James Palmer will be among the country’s leaders in space technology when he takes the stage at the Australian Space Summit in May.
The Canberra-based Space Centre Australia (SCA) founder and CEO will speak about the country’s booming launch sector and outline the latest developments of SCA’s $350 million space port facility to be built near Weipa in Far North Queensland.
“We are very humbled to be invited to speak at next year’s national space symposium to present Space Centre Australia on a national platform and to highlight the wide-ranging benefits Australia’s first large-scale multi-use space port will provide,” he said.
“We will be talking more about SCA’s progress to date and potentially making some major announcements relating to the project and its direction.
“We also plan on speaking about SCA’s international reach and domestic economic impact on the region and country.”
Other guest speakers at the summit include Australian National University (ANU) Institute for Space mission specialist Dr Cassandra Steer and senior leaders from Amazon, LeoLabs and KPMG.
Australia’s first astronaut, Dr Paul Scully-Power will also address the summit.
The event will showcase the potential of space-based solar power and reveal how Australia can further human space exploration by developing permanent rocket launch sites and a dedicated space command, and becoming involved in the Moon-to-Mars initiative.

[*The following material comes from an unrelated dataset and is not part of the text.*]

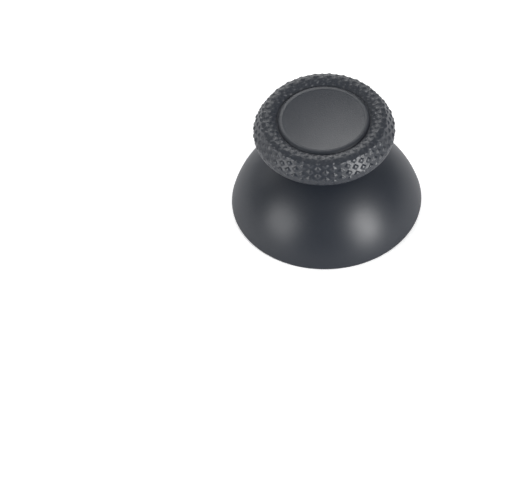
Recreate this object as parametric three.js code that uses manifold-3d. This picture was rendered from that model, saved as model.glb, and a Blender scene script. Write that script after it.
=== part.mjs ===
// Thumbstick cap of a game controller, moulded in one piece: a round cap with a knurled rim and
// a shallow thumb dish, a short neck, and a hollow dome with a keyed socket under it.
// Millimetres, +Z up. The origin is the centre of the base plane that the dome's edge stands on.

import * as THREE from 'three';
import { mergeVertices } from 'three/addons/utils/BufferGeometryUtils.js';
import Module from 'manifold-3d';

const wasm = await Module();
wasm.setup();

// Dome
const baseDiameter = 25.7; // over the dome's rounded edge
const domeCentreDrop = 3.35; // centre of the dome's sphere, below the base plane
const domeWall = 1.2;
const baseEdgeRound = 0.2;

// Neck
const neckDiameter = 9.4;
const neckHeight = 3.1; // from the dome's surface to the cap's underside, at the neck
const neckFillet = 1.2; // at both ends of the neck

// Rim of the cap: a smooth band round its lower edge, a knurled side that leans in up to the
// crest, and a knurled slope from the crest down to the groove round the lip
const capDiameter = 19; // at the widest point
const bandRadius = 1.15; // of the section below the widest point, down to the underside
const sideRadius = 2.9; // of the knurled side's section, over the tooth tips
const crestAngle = THREE.MathUtils.degToRad(80); // around the section, 0 is the widest point
const innerSlopeWidth = 0.9; // from the crest in to the groove

// Knurl: four-sided teeth in columns up the side and over the crest. Each column stands half a
// tooth higher or lower than its neighbours, so the number of columns is even.
const toothColumns = 54;
const knurlLowerAngle = THREE.MathUtils.degToRad(-6.6);
const sideRowSteps = 9; // half teeth from the knurl's lower edge up to the crest
const slopeRowSteps = 3; // half teeth from the crest down to the groove
const toothHeight = 0.12;

// Thumb dish and the lip round it
const grooveWidth = 0.26;
const grooveDepth = 0.32; // below the lip
const lipWidth = 0.6;
const lipBelowCrest = 0.16;
const lipStep = 0.12; // from the dish's edge up to the lip
const lipDraft = 0.07;
const dishDepth = 0.6;

// Boss and socket under the dome, for the shaft of a standard stick
const shaftDiameter = 4;
const shaftAcrossFlats = 3;
const shaftClearance = 0.05; // over the whole width
const socketDepth = 6.3;
const socketLeadIn = 0.35;
const bossDiameter = 6.6; // at its end
const bossDraft = 0.2; // gained in radius from its end to the dome
const bossRecess = 2.5; // from the base plane up to the boss's end

// Gusset ribs between the boss and the dome
const ribCount = 4;
const ribThickness = 0.9;
const ribSetback = 1.8; // from the boss's end up to the rib
const ribRise = 1.4; // of the rib's lower edge, from the boss to the dome

// Facets and joining
const roundFacets = 64;
const bossFacets = 40;
const weld = 0.05; // how far shapes that are joined run into each other
const overcut = 1; // how far cutting shapes stand out of the surface that they cut

// Sizes that follow
const edgeCentreRadius = baseDiameter / 2 - baseEdgeRound;
const domeRadius = Math.hypot(edgeCentreRadius, domeCentreDrop + baseEdgeRound) + baseEdgeRound;
const hollowRadius = domeRadius - domeWall;
const neckRadius = neckDiameter / 2;
const capUnderside = domeHeightAt(neckRadius) + neckHeight;
const widestHeight = capUnderside + bandRadius;
const crestHeight = sectionPoint(crestAngle, 0).y;
const toothRowSteps = sideRowSteps + slopeRowSteps;
const lipHeight = crestHeight - lipBelowCrest;
const grooveFloor = lipHeight - grooveDepth;
const bossRadius = bossDiameter / 2;
const ribFoot = bossRecess + ribSetback;

function domeHeightAt(radius) {
  return Math.sqrt(domeRadius ** 2 - radius ** 2) - domeCentreDrop;
}

function point(radius, height) {
  return new THREE.Vector2(radius, height);
}

// Points on a circle in the plane of a profile, both ends included
function arc(centreRadius, centreHeight, radius, startAngle, endAngle, steps) {
  const clockwise = endAngle < startAngle;
  const curve = new THREE.EllipseCurve(
    centreRadius, centreHeight, radius, radius, startAngle, endAngle, clockwise);
  return curve.getPoints(steps);
}

// Turns a closed geometry into a solid, leaving out the triangles that shrink to a line on the axis
function solid(geometry) {
  const shape = geometry.clone();
  shape.deleteAttribute('normal');
  shape.deleteAttribute('uv');
  const merged = mergeVertices(shape);
  const corners = merged.index.array;
  const triangles = [];
  for (let i = 0; i < corners.length; i += 3) {
    const [a, b, c] = corners.slice(i, i + 3);
    if (a !== b && b !== c && c !== a) triangles.push(a, b, c);
  }
  return new wasm.Manifold(new wasm.Mesh({
    numProp: 3,
    vertProperties: new Float32Array(merged.attributes.position.array),
    triVerts: new Uint32Array(triangles),
  }));
}

// Revolves a profile, listed from the bottom of the axis outwards and up, about +Z
function revolve(profile, facets) {
  return new THREE.LatheGeometry(profile, facets).rotateX(Math.PI / 2);
}

// A point of the rim's section, at a depth below the tooth tips
function sectionPoint(angle, depth) {
  const arcRadius = angle > 0 ? sideRadius : bandRadius;
  const radius = arcRadius - depth;
  return point(
    capDiameter / 2 - arcRadius + radius * Math.cos(angle),
    widestHeight + radius * Math.sin(angle));
}

// A point of the knurled surface at a row of half teeth, at a depth below the tooth tips
function knurlPoint(row, depth) {
  if (row <= sideRowSteps) {
    return sectionPoint(THREE.MathUtils.lerp(knurlLowerAngle, crestAngle, row / sideRowSteps), depth);
  }
  const share = (row - sideRowSteps) / slopeRowSteps;
  return point(
    sectionPoint(crestAngle, 0).x - innerSlopeWidth * share,
    THREE.MathUtils.lerp(crestHeight, grooveFloor, share) - depth);
}

// One row of the knurl at its valleys. The first and last rows run out into the smooth surface.
function knurlRow(row) {
  const runsOut = row === 0 || row === toothRowSteps;
  return knurlPoint(row, runsOut ? 0 : toothHeight);
}

// The cap's profile: its underside, the rim, the groove, the lip and the dish
function capProfile() {
  const under = [point(0, capUnderside)];
  under.push(...arc(capDiameter / 2 - bandRadius, widestHeight, bandRadius,
    -Math.PI / 2, knurlLowerAngle, 6).slice(0, -1));
  const knurl = Array.from({ length: toothRowSteps + 1 }, (_, row) => knurlRow(row));
  const lipOuter = knurl[toothRowSteps].x - grooveWidth;
  const dishRadius = lipOuter - lipWidth;
  const dishEdge = lipHeight - lipStep;
  const lip = [
    point(lipOuter, grooveFloor),
    point(lipOuter - lipDraft, lipHeight),
    point(dishRadius + lipDraft, lipHeight),
  ];
  const dishSphere = (dishRadius ** 2 + dishDepth ** 2) / (2 * dishDepth);
  const dishHalfAngle = Math.asin(dishRadius / dishSphere);
  const dishCentre = dishEdge - dishDepth + dishSphere;
  const dish = arc(0, dishCentre, dishSphere, dishHalfAngle - Math.PI / 2, -Math.PI / 2, 5);
  return { points: [...under, ...knurl, ...lip, ...dish], firstKnurlRow: under.length };
}

// Lifts the tooth tips out of a lathed cap that has two facets to each column of teeth, and lays
// each cell's diagonal from valley to valley, so that four flat faces meet at each tip
function raiseTeeth(cap, rowLength, firstKnurlRow) {
  const position = cap.attributes.position;
  const index = cap.index.array;
  for (let column = 0; column <= toothColumns; column += 1) {
    const turn = 2 * Math.PI * column / toothColumns;
    for (let row = 1; row < toothRowSteps; row += 1) {
      if ((column + row) % 2 === 1) continue;
      const tip = knurlPoint(row, 0);
      position.setXYZ(2 * column * rowLength + firstKnurlRow + row,
        tip.x * Math.sin(turn), -tip.x * Math.cos(turn), tip.y);
    }
  }
  const trianglesPerFacet = 2 * (rowLength - 1);
  for (let facet = 0; facet < 2 * toothColumns; facet += 1) {
    const column = Math.floor(facet / 2);
    for (let row = 0; row < toothRowSteps; row += 1) {
      if ((column + row) % 2 === 0) continue;
      const a = facet * rowLength + firstKnurlRow + row;
      const b = a + rowLength;
      const cell = 3 * (facet * trianglesPerFacet + 2 * (firstKnurlRow + row));
      index.set([a, b, b + 1, a, b + 1, a + 1], cell);
    }
  }
}

function knurledCap() {
  const { points, firstKnurlRow } = capProfile();
  const cap = revolve(points, 2 * toothColumns);
  raiseTeeth(cap, points.length, firstKnurlRow);
  return solid(cap);
}

// The dome's outside and the neck, filleted into each other and into the cap's underside
function domeAndNeck() {
  const fillet = Math.min(neckFillet, neckHeight / 2);
  const filletRadius = neckRadius + fillet;
  const lowerFilletHeight = Math.sqrt((domeRadius + fillet) ** 2 - filletRadius ** 2) - domeCentreDrop;
  const domeTopAngle = Math.acos(filletRadius / (domeRadius + fillet));
  const baseAngle = Math.atan2(domeCentreDrop + baseEdgeRound, edgeCentreRadius);
  const profile = [
    point(0, 0),
    ...arc(edgeCentreRadius, baseEdgeRound, baseEdgeRound, -Math.PI / 2, baseAngle, 4),
    ...arc(0, -domeCentreDrop, domeRadius, baseAngle, domeTopAngle, 12).slice(1),
    ...arc(filletRadius, lowerFilletHeight, fillet, domeTopAngle + Math.PI, Math.PI, 4).slice(1),
    ...arc(filletRadius, capUnderside + weld - fillet, fillet, Math.PI, Math.PI / 2, 4),
    point(filletRadius, capUnderside + 2 * weld),
    point(0, capUnderside + 2 * weld),
  ];
  return solid(revolve(profile, roundFacets));
}

// The space under the dome, round the boss and below its end
function hollow() {
  const bossRoot = bossRadius + bossDraft;
  const edgeAngle = Math.asin(domeCentreDrop / hollowRadius);
  const rootAngle = Math.acos(bossRoot / hollowRadius);
  const profile = [
    point(0, -overcut),
    point(hollowRadius * Math.cos(edgeAngle), -overcut),
    ...arc(0, -domeCentreDrop, hollowRadius, edgeAngle, rootAngle, 10),
    point(bossRadius, bossRecess),
    point(0, bossRecess),
  ];
  return solid(revolve(profile, roundFacets));
}

// One gusset: a flat plate from inside the boss into the dome, its lower edge rising outwards
function rib(turn) {
  const outline = new THREE.Shape([
    point(bossRadius / 2, ribFoot),
    point(hollowRadius, ribFoot + ribRise),
    point(hollowRadius, domeRadius),
    point(bossRadius / 2, domeRadius),
  ]);
  const plate = new THREE.ExtrudeGeometry(outline, { depth: ribThickness, bevelEnabled: false });
  return solid(plate.translate(0, 0, -ribThickness / 2).rotateX(Math.PI / 2).rotateZ(turn));
}

// The blind socket: a round hole with two flats, and a cone that leads the shaft in
function socket() {
  const radius = (shaftDiameter + shaftClearance) / 2;
  const halfFlats = (shaftAcrossFlats + shaftClearance) / 2;
  const flatAngle = Math.asin(halfFlats / radius);
  const section = new THREE.Shape();
  section.absarc(0, 0, radius, -flatAngle, flatAngle);
  section.absarc(0, 0, radius, Math.PI - flatAngle, Math.PI + flatAngle);
  const hole = new THREE.ExtrudeGeometry(section,
    { depth: socketDepth + overcut, bevelEnabled: false, curveSegments: 6 });
  hole.translate(0, 0, bossRecess - overcut);
  const cone = revolve([
    point(0, bossRecess - overcut),
    point(radius + socketLeadIn + overcut, bossRecess - overcut),
    point(halfFlats, bossRecess + radius + socketLeadIn - halfFlats),
    point(0, bossRecess + radius + socketLeadIn - halfFlats),
  ], bossFacets);
  return solid(hole).add(solid(cone));
}

function thumbstickCap() {
  let space = hollow();
  for (let i = 0; i < ribCount; i += 1) {
    space = space.subtract(rib((i + 0.5) * 2 * Math.PI / ribCount));
  }
  return domeAndNeck().add(knurledCap()).subtract(space).subtract(socket());
}

function meshOf(body, name, material) {
  const { vertProperties, triVerts, numProp } = body.getMesh();
  const geometry = new THREE.BufferGeometry();
  geometry.setAttribute('position', new THREE.BufferAttribute(vertProperties, numProp));
  geometry.setIndex(new THREE.BufferAttribute(triVerts, 1));
  geometry.computeVertexNormals();
  const mesh = new THREE.Mesh(geometry, material);
  mesh.name = name;
  return mesh;
}

const charcoalPlastic = new THREE.MeshStandardMaterial({ color: 0x3a3e44, roughness: 0.55, metalness: 0 });

const group = new THREE.Group();
group.add(meshOf(thumbstickCap(), 'thumbstick_cap', charcoalPlastic));

export default group;
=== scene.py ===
import bisect
import math

import bpy
from bpy.props import FloatProperty, FloatVectorProperty, IntProperty, PointerProperty
from mathutils import Matrix, Vector


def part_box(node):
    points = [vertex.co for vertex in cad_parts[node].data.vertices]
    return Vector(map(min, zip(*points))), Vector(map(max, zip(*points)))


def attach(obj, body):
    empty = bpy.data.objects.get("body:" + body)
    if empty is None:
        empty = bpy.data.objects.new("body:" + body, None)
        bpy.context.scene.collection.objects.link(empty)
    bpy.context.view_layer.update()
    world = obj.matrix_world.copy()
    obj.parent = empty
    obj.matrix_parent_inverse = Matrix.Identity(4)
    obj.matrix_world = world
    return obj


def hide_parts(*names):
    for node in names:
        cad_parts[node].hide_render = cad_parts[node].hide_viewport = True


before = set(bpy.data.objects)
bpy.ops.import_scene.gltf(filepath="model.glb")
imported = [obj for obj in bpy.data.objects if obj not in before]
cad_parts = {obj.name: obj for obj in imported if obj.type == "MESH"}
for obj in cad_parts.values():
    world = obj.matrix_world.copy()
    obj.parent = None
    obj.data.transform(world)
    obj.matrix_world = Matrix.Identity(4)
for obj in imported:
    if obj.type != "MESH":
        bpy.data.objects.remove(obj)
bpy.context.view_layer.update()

# Looks of a thumbstick cap, moulded in one piece: a round cap with a knurled rim and a shallow
# thumb dish, a short neck, and a hollow dome with a keyed socket. Metres, +Z up.

bl_info = {
    "name": "Thumbstick cap",
    "version": (1, 0, 0),
    "blender": (4, 5, 0),
    "location": "View3D > Sidebar > Thumbstick",
    "description": "Builds a moulded thumbstick cap with a knurled rim, and a plain studio round it",
    "category": "Add Mesh",
}

MM = 0.001
CAP_NODE = "thumbstick_cap"
cap_low, cap_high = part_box(CAP_NODE)

# Material numbers of the three finishes.
CAP_FINISH, DOME_FINISH, KNURL_FINISH = 0, 1, 2

# Mesh steps along the curved stretches of the profile, and the angle from which an edge is sharp.
CORNER_STEPS = 4
RIM_CORNER_STEPS = 10
DISH_STEPS = 14
NECK_FILLET_STEPS = 10
DOME_STEPS = 44
BASE_EDGE_STEPS = 7
INNER_EDGE_STEPS = 3
HOLLOW_STEPS = 22
BOSS_ROOT_STEPS = 6
RIB_STEPS = 12
SHARP_ANGLE = math.radians(40)

# The noise in the plastic: fine for the grain itself, and in broad patches for its gloss.
FINE_DETAIL = 2.0
PATCH_DETAIL = 1.0
PATCH_SIZE = 2.5 * MM

# The photograph's size in pixels, and the camera's sensor in Blender's own millimetres.
PHOTO_WIDTH, PHOTO_HEIGHT = 506, 499
SENSOR_WIDTH = 36.0

# The camera's near and far limits, as shares of its distance.
NEAR_LIMIT, FAR_LIMIT = 0.01, 20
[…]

After a sell-out inaugural event, the Australian Space Summit returns for its second year at Sydney’s International Convention and Exhibition Centre on 17 May 2023.
Leaders in space technology, research and development, STEM, the defence industry, government representatives and new entrants to the space supply chain will share their insights and experiences within the sector.

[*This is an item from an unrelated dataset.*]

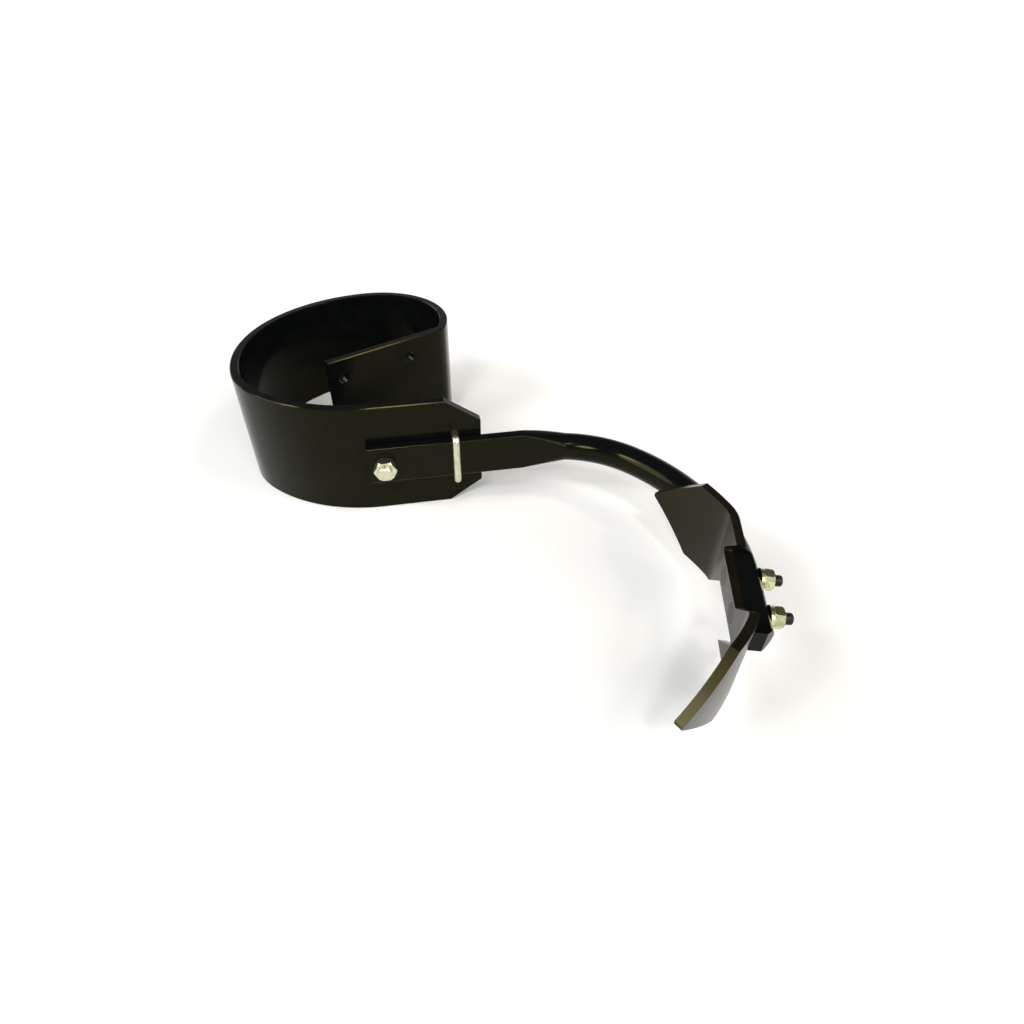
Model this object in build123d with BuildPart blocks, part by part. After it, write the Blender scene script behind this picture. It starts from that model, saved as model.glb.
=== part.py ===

Australia is at a tipping point for an exciting new space chapter, with increasing satellite activities, launch capabilities set to compete with the world’s biggest, and a growing footprint in global space exploration.
Mr Palmer said SCA was expanding its international footprint, opening an office in London in December 2022.
After meeting with UK government counterparts to discuss future collaboration between SCA and the British space industry, he said the organisation’s first overseas office sat alongside the European Space Agency and Astroscale in the “Space Cluster” on the Harwell Science and Innovation Campus.
“Space Centre Australia will very much be a part of the fabric of the British space industry and this office shows our commitment to creating pathways to expand the space skills sector,” Mr Palmer said.
Department for International Trade (DIT)’s Space Sector Team senior trade and investment adviser Henry Sayers said SCA’s launch capabilities brought an exciting dynamic to the UK-Australia Space Bridge.
“Space Centre Australia expanding into the UK gives DIT more confidence of opportunities to address the emerging trends for higher demands on the global launch market,” Mr Sayers said.
“The commercial returns for the UK and Australia on launch services have room for rapid growth and we look forward to the opportunity for providing a truly end-to-end service, from designing a satellite through to launch and mission control, within the UK.”
The Queensland space port in Weipa is anticipated to have small launch capabilities by 2024. By 2028, it is hoped to become the first site in Australia capable of large geostationary transfer orbit.
“Launch is a key element to UK and Australian national space strategies, and is an important area for bilateral collaboration,” Mr Sayers said.
“It is a timely complement to the launch and spaceflight capabilities being established in the UK.”
UK Space Agency International director Sarah Boyall welcomed SCA’s addition to the Harwell Space Cluster, home to more than 100 innovative space companies.
“Like the UK, our colleagues in the Australian space sector have ambitious plans for commercial launch, and we are pleased to see this includes collaborating with UK skills and expertise,” Ms Boyall said.
Construction of the SCA facility is expected to start this year. Once completed, the cutting-edge facility will offer lower-cost access to space and give Australia a competitive advantage in the race to win commercial launches and private missions by the likes of Sir Richard Branson and Jeff Bezos.